[comp.protocols.tcp-ip] Telnet rotors/connection distribution?

xxseub@osprey (Steven Eubanks) (01/12/91)

I am looking for anyone who has any information/experience regarding
"rotoring" or distributing Telnet connections across a pool of multiple
equivalent hosts (IP addresses).

CURRENT ENVIRONMENT:

This site currently has a cluster (yes, of course VAXes) of host machines,
configured identically (applications as well as hardware) providing
central application services to a large LAN composed of
PCs/MACintoshes/Workstations (2000+).  In this (VAXcluster) configuration,
any PC/MAC/WS user can access any of the clustered host machines to execute
these centrally-located applications.  Until recently host connectivity
across the LAN was provided by a non-TCP protocol suite which provided a
"rotoring" capability which "pseudo-randomly selected" which of the n
identical nodes the user would attach to. Voila! Instant connection
distribution. [Notice I didn't quite say load balancing ;-)] Now, having
installed TGV's Multinet on the VAXcluster, and migrating more of our
networked PCs to TCP, we are wishing to duplicate that same "rotor group
connectivity" using TCP/IP.

PROBLEM/QUESTIONS:

How??  Has anyone successfully done/addressed this?
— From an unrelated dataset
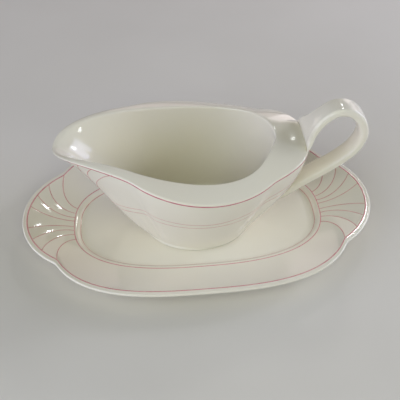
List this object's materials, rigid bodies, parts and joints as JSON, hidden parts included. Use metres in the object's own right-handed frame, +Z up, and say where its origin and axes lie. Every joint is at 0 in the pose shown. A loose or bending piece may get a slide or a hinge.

Since all our PCs/MACs/WSs are directly connected to the ethernet LAN,
there's no intermediate device to distribute the connections.  DNS, at
least as much as I know of the RFC-compliant version, doesn't address this
problem.  I can't think of anything that can be done on the VAX end
(though I'm willing to be proved wrong).  Surely, we're not the only site
having reached this dilemma.  Ideas??  Suggestions??  

[Please address all distributed computing environment rhetoric to
/dev/null;  we're working on it. :-) ]

Thanks in advance for all the advice!

Steve
--
Steven W. Eubanks,  EDS/LIMS			NASA Lewis Research Center
Internet:xxseub@osprey.lerc.nasa.gov		21000 Brookpark Rd. 
(216)433-8498					Cleveland, OH  44135
Disclaimer:  Opinions like mileage, may vary.

rlstewart@eng.xyplex.com (Bob Stewart) (01/14/91)

We have a rotary capability in our terminal servers.  That won't help you with
PC/Mac to VAX, but I can tell you what I understand of how it works.

DNS will return multiple IP addresses for the same name.  At the name server,
you pick a rotary name and give it the appropriate list of addresses, which
will then go to anything that asks to resolve that name.  I don't know of any
reasonable facility to accomplish load balancing at this point.  DNS wasn't
intended for real-time information.  The catch to this is that most
applications (like Telnet) that do name lookups are pretty stupid about
receiving multiple addresses.  I think what we do in that case is try the
first one, if that doesn't work, we go to the next, and so on.  A slightly
smarter algorith might pick one at random, or keep the whole list and use the
entries in turn for subsequent connections.  As I sit here making all this up,
it strikes me that picking one at random has its features, but that probably
violates the idea (as I recall) that the name server is supposed to put them
in the preferred order.

In your case, all of this implies that you'd probably have to be able to make
some programming changes at the end that originates the connection, requiring
either source code or an armlock on the appropriate vendors.

I'm curious to see if any other suggestions appear, or if anyone is horrified
by our use of DNS.

	Bob

BILLW@MATHOM.CISCO.COM (William "Chops" Westfield) (01/15/91)

The folks at CMU did this by causing the domain system to repsond
to address lookup requests for a given name with the ip address of
the least loaded system.  The repsonse include a zero time-to-live,
forcing an address lookup everytime someone tried to connect.

The IETF was petitioned to allow such zero TTLs, and various terminal
server vendors were prodded to support them, both of which happened.